== DATASET SECTION ==
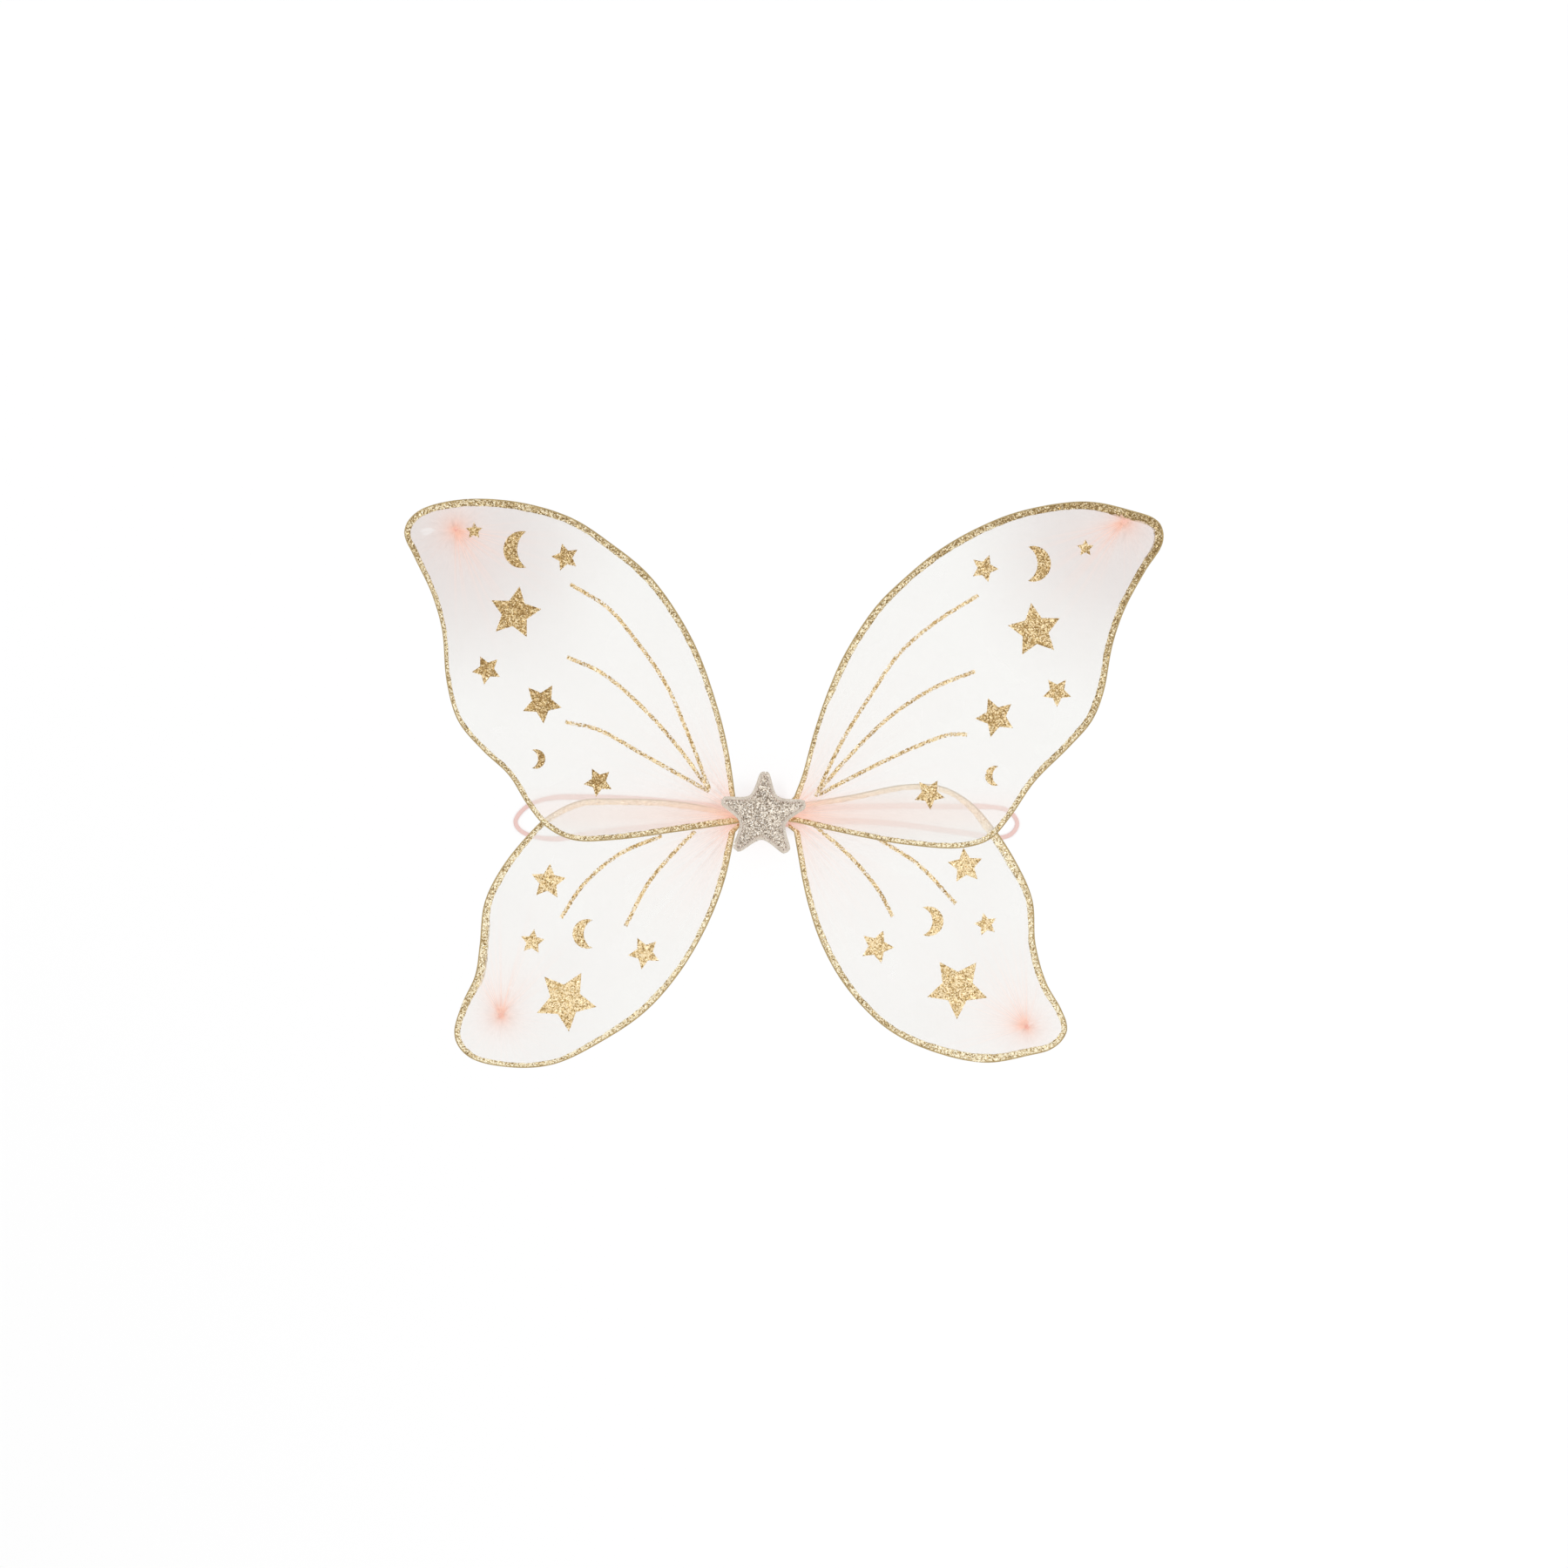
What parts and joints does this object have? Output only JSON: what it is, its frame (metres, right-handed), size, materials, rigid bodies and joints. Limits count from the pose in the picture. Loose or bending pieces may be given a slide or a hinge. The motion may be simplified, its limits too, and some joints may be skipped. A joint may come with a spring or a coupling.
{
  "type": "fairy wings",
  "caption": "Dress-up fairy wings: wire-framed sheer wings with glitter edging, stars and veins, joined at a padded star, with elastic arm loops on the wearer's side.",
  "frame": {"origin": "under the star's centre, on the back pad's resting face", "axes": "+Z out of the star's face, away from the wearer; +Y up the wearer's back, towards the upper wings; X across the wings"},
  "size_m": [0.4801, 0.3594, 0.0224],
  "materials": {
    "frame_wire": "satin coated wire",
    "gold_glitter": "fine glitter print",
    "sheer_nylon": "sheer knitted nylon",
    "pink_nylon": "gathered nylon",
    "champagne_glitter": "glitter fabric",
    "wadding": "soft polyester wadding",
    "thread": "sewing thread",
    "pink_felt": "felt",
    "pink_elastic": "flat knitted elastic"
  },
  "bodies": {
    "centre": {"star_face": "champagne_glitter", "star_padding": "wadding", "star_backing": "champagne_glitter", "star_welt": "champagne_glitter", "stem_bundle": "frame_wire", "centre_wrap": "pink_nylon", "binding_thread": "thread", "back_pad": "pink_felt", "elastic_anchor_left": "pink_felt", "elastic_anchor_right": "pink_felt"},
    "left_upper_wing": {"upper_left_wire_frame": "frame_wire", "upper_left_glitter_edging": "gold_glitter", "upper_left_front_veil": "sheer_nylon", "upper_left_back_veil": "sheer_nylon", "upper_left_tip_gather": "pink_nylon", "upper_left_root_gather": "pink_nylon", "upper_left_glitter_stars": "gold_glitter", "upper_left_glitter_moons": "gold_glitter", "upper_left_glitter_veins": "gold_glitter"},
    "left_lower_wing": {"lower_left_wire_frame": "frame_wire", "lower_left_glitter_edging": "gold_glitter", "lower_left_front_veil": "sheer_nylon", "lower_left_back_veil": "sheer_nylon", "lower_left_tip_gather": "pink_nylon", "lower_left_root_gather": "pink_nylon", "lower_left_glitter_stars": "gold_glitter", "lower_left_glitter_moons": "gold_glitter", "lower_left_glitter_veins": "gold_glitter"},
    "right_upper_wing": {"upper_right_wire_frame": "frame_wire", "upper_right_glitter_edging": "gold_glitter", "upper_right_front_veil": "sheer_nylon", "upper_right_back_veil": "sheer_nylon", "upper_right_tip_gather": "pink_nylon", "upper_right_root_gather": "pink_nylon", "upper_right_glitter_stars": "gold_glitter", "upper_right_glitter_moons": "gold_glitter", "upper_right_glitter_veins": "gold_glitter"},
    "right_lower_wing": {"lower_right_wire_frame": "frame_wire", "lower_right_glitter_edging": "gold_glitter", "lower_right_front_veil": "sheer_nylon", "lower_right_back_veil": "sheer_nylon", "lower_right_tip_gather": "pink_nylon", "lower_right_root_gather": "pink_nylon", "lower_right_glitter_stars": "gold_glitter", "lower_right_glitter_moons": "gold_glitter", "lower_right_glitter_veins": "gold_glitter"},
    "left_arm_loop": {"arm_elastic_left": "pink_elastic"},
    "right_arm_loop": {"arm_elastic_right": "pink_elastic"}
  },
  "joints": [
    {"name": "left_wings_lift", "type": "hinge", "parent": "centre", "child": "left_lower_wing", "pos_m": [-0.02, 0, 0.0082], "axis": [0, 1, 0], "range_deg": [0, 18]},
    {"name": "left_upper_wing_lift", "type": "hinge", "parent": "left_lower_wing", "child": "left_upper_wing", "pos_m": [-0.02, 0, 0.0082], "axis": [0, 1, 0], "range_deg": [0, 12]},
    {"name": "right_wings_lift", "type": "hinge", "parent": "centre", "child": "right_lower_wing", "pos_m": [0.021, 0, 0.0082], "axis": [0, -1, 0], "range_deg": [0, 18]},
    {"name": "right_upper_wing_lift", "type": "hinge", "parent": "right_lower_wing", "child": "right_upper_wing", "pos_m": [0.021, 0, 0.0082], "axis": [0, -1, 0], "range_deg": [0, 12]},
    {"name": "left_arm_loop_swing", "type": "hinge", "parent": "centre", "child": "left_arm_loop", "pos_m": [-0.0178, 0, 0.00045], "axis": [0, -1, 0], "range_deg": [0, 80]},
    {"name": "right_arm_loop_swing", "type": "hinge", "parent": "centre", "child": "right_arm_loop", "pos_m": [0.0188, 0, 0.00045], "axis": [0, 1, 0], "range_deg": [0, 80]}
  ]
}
===
EXERCISE
Copy out each line exactly.

SOLUTION TO THIS TASK
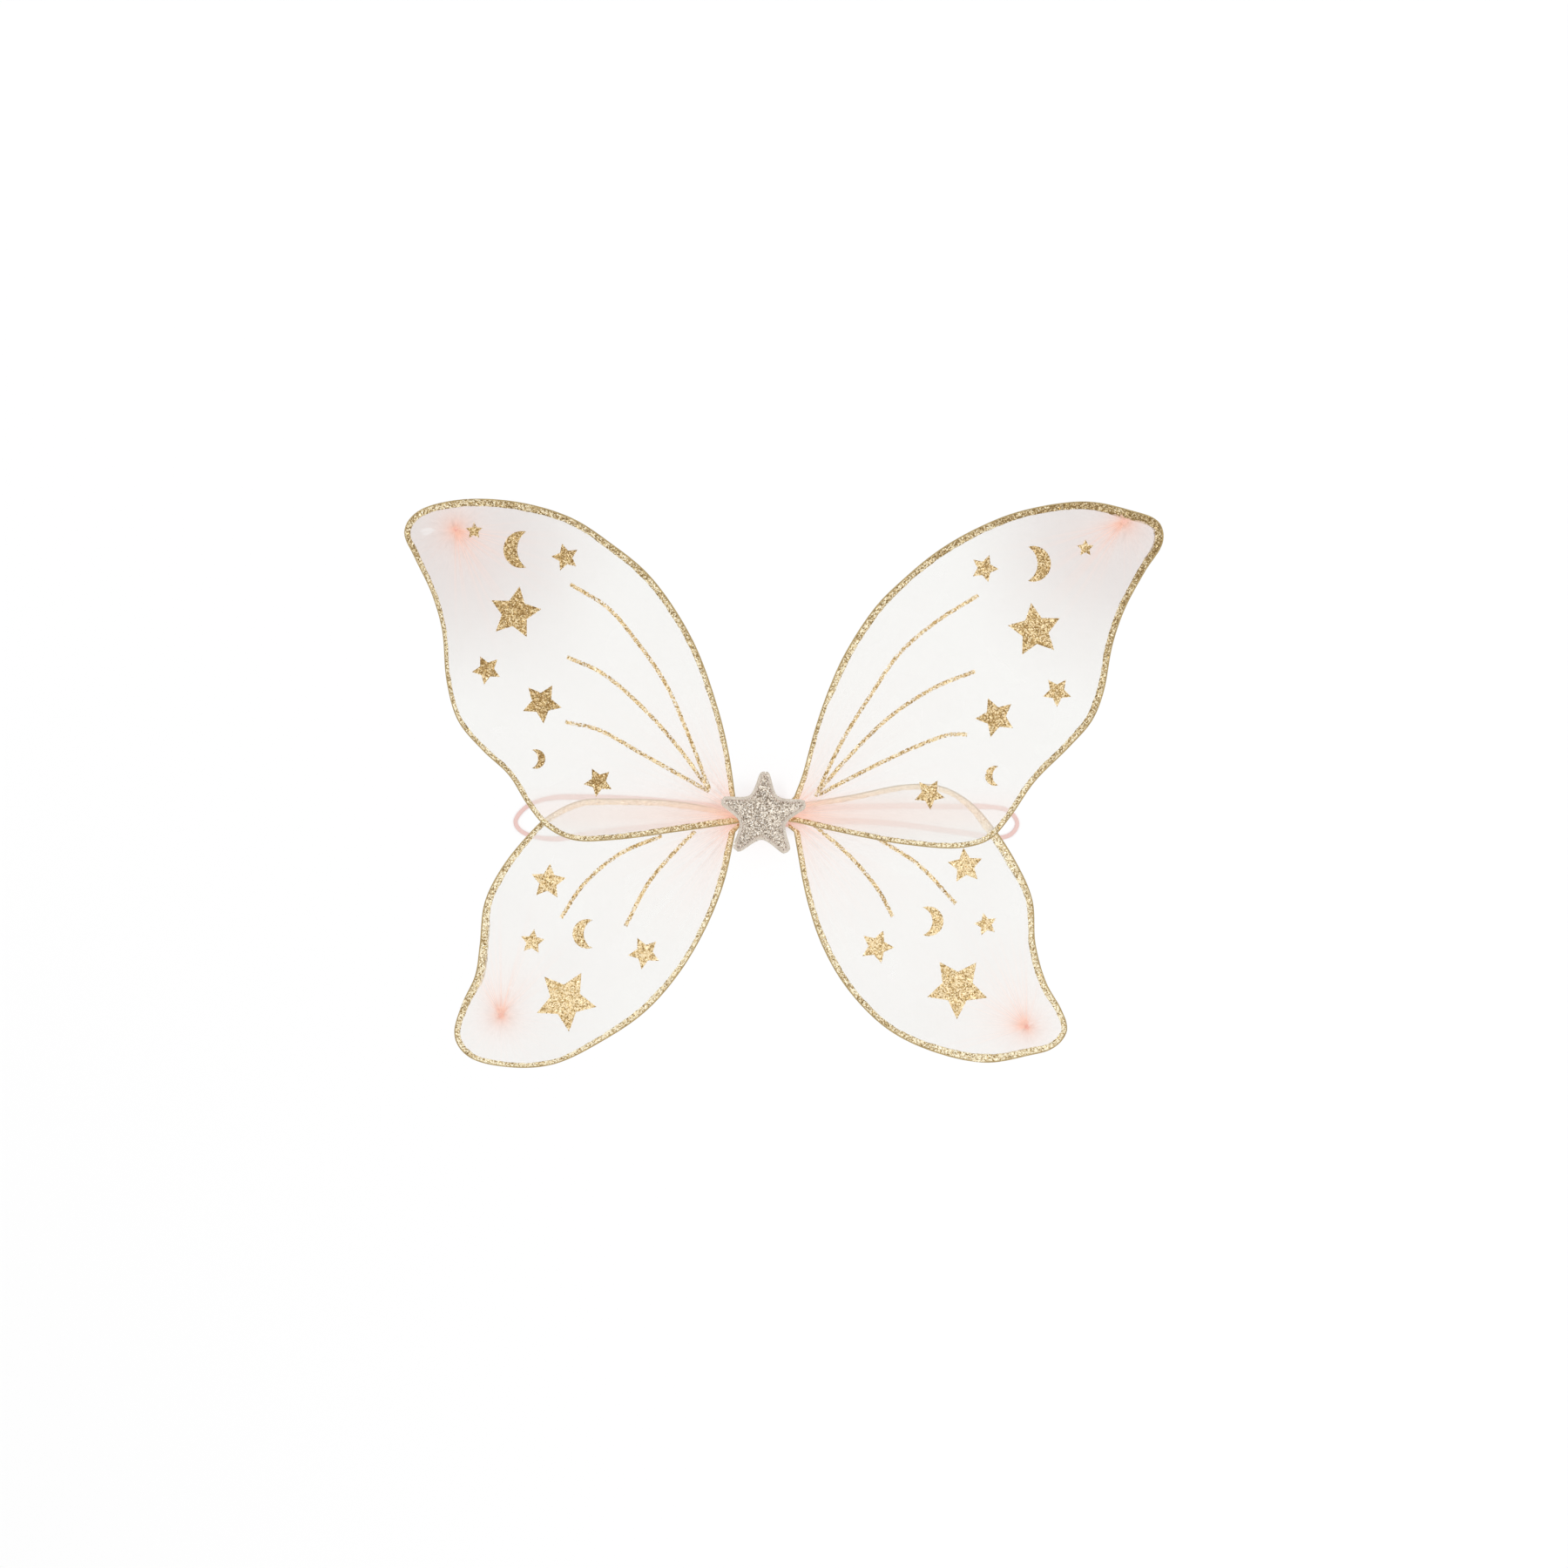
What parts and joints does this object have? Output only JSON: what it is, its frame (metres, right-handed), size, materials, rigid bodies and joints. Limits count from the pose in the picture. Loose or bending pieces may be given a slide or a hinge. The motion may be simplified, its limits too, and some joints may be skipped. A joint may come with a spring or a coupling.
{
  "type": "fairy wings",
  "caption": "Dress-up fairy wings: wire-framed sheer wings with glitter edging, stars and veins, joined at a padded star, with elastic arm loops on the wearer's side.",
  "frame": {"origin": "under the star's centre, on the back pad's resting face", "axes": "+Z out of the star's face, away from the wearer; +Y up the wearer's back, towards the upper wings; X across the wings"},
  "size_m": [0.4801, 0.3594, 0.0224],
  "materials": {
    "frame_wire": "satin coated wire",
    "gold_glitter": "fine glitter print",
    "sheer_nylon": "sheer knitted nylon",
    "pink_nylon": "gathered nylon",
    "champagne_glitter": "glitter fabric",
    "wadding": "soft polyester wadding",
    "thread": "sewing thread",
    "pink_felt": "felt",
    "pink_elastic": "flat knitted elastic"
  },
  "bodies": {
    "centre": {"star_face": "champagne_glitter", "star_padding": "wadding", "star_backing": "champagne_glitter", "star_welt": "champagne_glitter", "stem_bundle": "frame_wire", "centre_wrap": "pink_nylon", "binding_thread": "thread", "back_pad": "pink_felt", "elastic_anchor_left": "pink_felt", "elastic_anchor_right": "pink_felt"},
    "left_upper_wing": {"upper_left_wire_frame": "frame_wire", "upper_left_glitter_edging": "gold_glitter", "upper_left_front_veil": "sheer_nylon", "upper_left_back_veil": "sheer_nylon", "upper_left_tip_gather": "pink_nylon", "upper_left_root_gather": "pink_nylon", "upper_left_glitter_stars": "gold_glitter", "upper_left_glitter_moons": "gold_glitter", "upper_left_glitter_veins": "gold_glitter"},
    "left_lower_wing": {"lower_left_wire_frame": "frame_wire", "lower_left_glitter_edging": "gold_glitter", "lower_left_front_veil": "sheer_nylon", "lower_left_back_veil": "sheer_nylon", "lower_left_tip_gather": "pink_nylon", "lower_left_root_gather": "pink_nylon", "lower_left_glitter_stars": "gold_glitter", "lower_left_glitter_moons": "gold_glitter", "lower_left_glitter_veins": "gold_glitter"},
    "right_upper_wing": {"upper_right_wire_frame": "frame_wire", "upper_right_glitter_edging": "gold_glitter", "upper_right_front_veil": "sheer_nylon", "upper_right_back_veil": "sheer_nylon", "upper_right_tip_gather": "pink_nylon", "upper_right_root_gather": "pink_nylon", "upper_right_glitter_stars": "gold_glitter", "upper_right_glitter_moons": "gold_glitter", "upper_right_glitter_veins": "gold_glitter"},
    "right_lower_wing": {"lower_right_wire_frame": "frame_wire", "lower_right_glitter_edging": "gold_glitter", "lower_right_front_veil": "sheer_nylon", "lower_right_back_veil": "sheer_nylon", "lower_right_tip_gather": "pink_nylon", "lower_right_root_gather": "pink_nylon", "lower_right_glitter_stars": "gold_glitter", "lower_right_glitter_moons": "gold_glitter", "lower_right_glitter_veins": "gold_glitter"},
    "left_arm_loop": {"arm_elastic_left": "pink_elastic"},
    "right_arm_loop": {"arm_elastic_right": "pink_elastic"}
  },
  "joints": [
    {"name": "left_wings_lift", "type": "hinge", "parent": "centre", "child": "left_lower_wing", "pos_m": [-0.02, 0, 0.0082], "axis": [0, 1, 0], "range_deg": [0, 18]},
    {"name": "left_upper_wing_lift", "type": "hinge", "parent": "left_lower_wing", "child": "left_upper_wing", "pos_m": [-0.02, 0, 0.0082], "axis": [0, 1, 0], "range_deg": [0, 12]},
    {"name": "right_wings_lift", "type": "hinge", "parent": "centre", "child": "right_lower_wing", "pos_m": [0.021, 0, 0.0082], "axis": [0, -1, 0], "range_deg": [0, 18]},
    {"name": "right_upper_wing_lift", "type": "hinge", "parent": "right_lower_wing", "child": "right_upper_wing", "pos_m": [0.021, 0, 0.0082], "axis": [0, -1, 0], "range_deg": [0, 12]},
    {"name": "left_arm_loop_swing", "type": "hinge", "parent": "centre", "child": "left_arm_loop", "pos_m": [-0.0178, 0, 0.00045], "axis": [0, -1, 0], "range_deg": [0, 80]},
    {"name": "right_arm_loop_swing", "type": "hinge", "parent": "centre", "child": "right_arm_loop", "pos_m": [0.0188, 0, 0.00045], "axis": [0, 1, 0], "range_deg": [0, 80]}
  ]
}